Africa-Press – Uganda. Reports that oncologists see a near future in which bone marrow transplants become part of the treatment protocol for patients of cancer and other non-communicable and incurable disease in Uganda are uplifting.
In very hobbling circumstances, engendered by a wide range of disabling factors, including the NRM government’s reckless refusal to appropriately fund public health care, our medical fraternity continues to astound with their remarkable application.
A decade or so ago, we were suitably impressed when Mulago National Referral Hospital announced successful open heart surgery carried out in relatively primitive facilities. Life-saving heart surgery continues to be done there today.
Now, the Uganda Cancer Institute (UCI) — which has been treating thousands of Ugandans even as we see a rise in cancer incidence and mortality — envisages the availability of bone marrow transplantation within three years. A landmark, albeit very expensive, alternative, but we should also be cautious about it.

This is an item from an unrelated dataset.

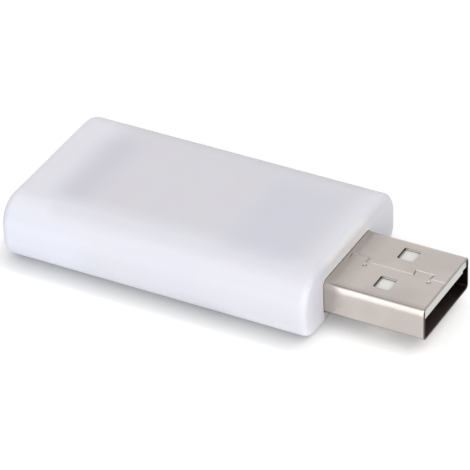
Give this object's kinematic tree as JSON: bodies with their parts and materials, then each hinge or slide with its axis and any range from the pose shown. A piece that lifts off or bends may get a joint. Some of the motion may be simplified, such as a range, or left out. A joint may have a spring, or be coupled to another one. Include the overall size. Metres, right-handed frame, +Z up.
{
  "type": "air conditioner wifi stick",
  "caption": "Small milky-white plastic stick with rounded long edges and a USB-A plug on one end, which puts an air conditioner on a home wireless network.",
  "frame": {"origin": "centre of the bounding box at the surface that the stick lies on", "axes": "+X along the stick towards the plug, +Z up through its thickness, the tongue side of the plug uppermost"},
  "size_m": [0.0532, 0.0238, 0.0082],
  "materials": {
    "milky_plastic": "translucent milky white, satin moulded",
    "plated_steel": "nickel-plated folded sheet",
    "white_plastic": "white moulded insulator",
    "gilt_contact": "gold-flashed contact",
    "board": "solder-resist coated glass-epoxy",
    "module_board": "solder-resist coated glass-epoxy",
    "can_steel": "tinned drawn sheet",
    "chip_black": "moulded epoxy",
    "chip_brown": "fired ceramic with tinned ends",
    "chip_grey": "ferrite with tinned ends",
    "lamp_clear": "clear cast resin on a white base"
  },
  "bodies": {
    "root": {"housing_sleeve": "milky_plastic", "rear_cap": "milky_plastic", "usb_shell": "plated_steel", "usb_insulator": "white_plastic", "contact_power": "gilt_contact", "contact_data_minus": "gilt_contact", "contact_data_plus": "gilt_contact", "contact_ground": "gilt_contact", "circuit_board": "board", "module_board": "module_board", "shield_can": "can_steel", "radio_chip": "chip_black", "flash_chip": "chip_black", "clock_crystal": "can_steel", "matching_part_1": "chip_brown", "matching_part_2": "chip_brown", "matching_part_3": "chip_brown", "level_transistor_1": "chip_black", "level_transistor_2": "chip_black", "surge_diode": "chip_black", "voltage_regulator": "chip_black", "input_capacitor": "chip_brown", "output_capacitor": "chip_brown", "ferrite_bead": "chip_grey", "pull_up_resistor_1": "chip_black", "pull_up_resistor_2": "chip_black", "pull_up_resistor_3": "chip_black", "pull_up_resistor_4": "chip_black", "lamp_resistor": "chip_black", "signal_lamp": "lamp_clear"}
  },
  "joints": []
}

Sometimes referred to as stem cell transplantation, this intervention has taken some quite revolutionary steps forward since 1956 when the first successful transplantation was carried out at a New York, USA facility in a place called Cooperstown. Dr E. Donnall Thomas carried out the procedure on a child suffering from leukaemia (a blood cancer), transplanting bone marrow from their identical twin.
However, there has also been some considerable and recent reporting on the risks involved. Transplantation is a complex medical procedure, requiring the matching of donor and recipient. Post-procedure complications are common and may result in death, not least when the host’s (recipient) system rejects what has been infused and begins to attack it.

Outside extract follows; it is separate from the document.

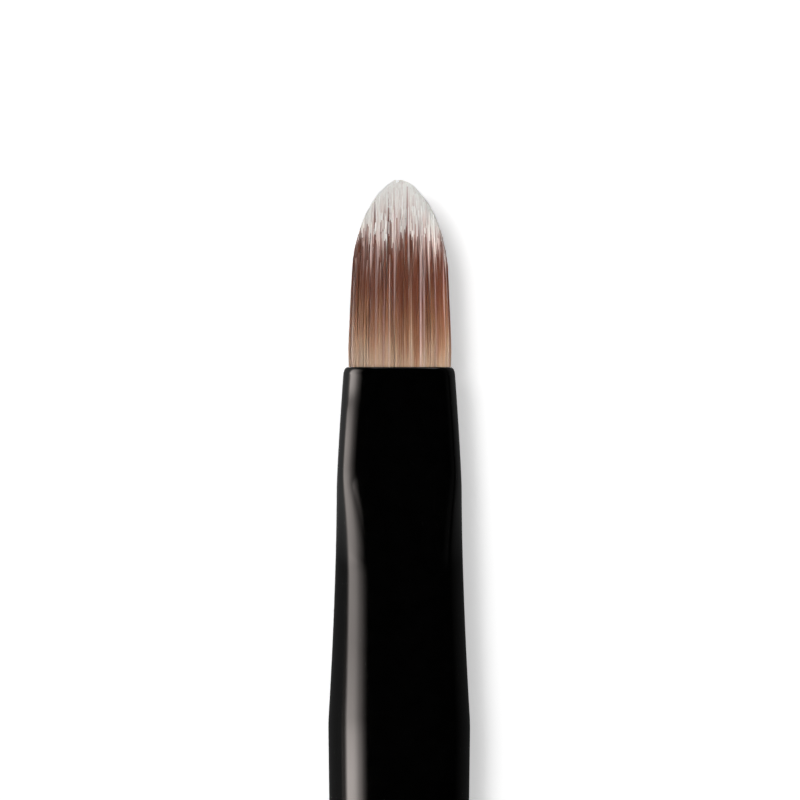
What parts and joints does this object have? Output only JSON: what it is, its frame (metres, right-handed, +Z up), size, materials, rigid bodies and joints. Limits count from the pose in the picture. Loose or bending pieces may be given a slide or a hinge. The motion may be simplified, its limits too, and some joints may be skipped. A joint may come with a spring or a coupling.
{
  "type": "concealer brush",
  "caption": "Small makeup brush: an oval domed tuft of fibres in a pressed black metal ferrule, on a long turned handle that tapers to a flat tail.",
  "frame": {"origin": "below the middle of the brush's length, on the surface that it lies on", "axes": "+Y along the brush from its tail to the tip of its tuft, +X across the wide way of the tuft, +Z up"},
  "size_m": [0.0094, 0.165, 0.0094],
  "materials": {
    "fibre": "synthetic fibre, tan at the root, brown in the middle and off-white at the tip",
    "root_resin": "cast resin, amber",
    "ferrule_lacquer": "gloss black lacquer",
    "handle_lacquer": "gloss black lacquer"
  },
  "bodies": {
    "root": {"bristle_tuft": "fibre", "root_plug": "root_resin", "ferrule": "ferrule_lacquer", "handle": "handle_lacquer"}
  },
  "joints": []
}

Where cancer is being treated, there is the added risk that a patient may develop what is referred to as a secondary cancer – usually unrelated to the original condition.
It is, therefore, critical that the medical fraternity ensures that all the ethical safeguards are in place to assure the integrity of this form of care whose benefits can be extended to the management of the seriously debilitating sickle cell disease and aplastic anaemia – conditions which are becoming endemic in Uganda.
In May, it was reported that President Museveni had signed the Uganda Human Organ Donation and Transplant Bill, 2023, into law. Hailed as game-changing and a landmark addition to the general health regulatory framework, the law underlines that any transplantation or organ donation must only be carried out “to the therapeutic benefit of the recipients where there is no alternative therapeutic method of comparable effectiveness”.
Care was also taken to write into the law specific guidelines for how cell, tissue or organ harvesting can be done, highlighting the requirement of donor consent. This proviso directly targets the lucrative organ trafficking menace. We should worry because many Ugandans have been victims of organ/tissue harvesting disguised as the equally criminal practice of ritual sacrifice. Otherwise, well done, again UCI.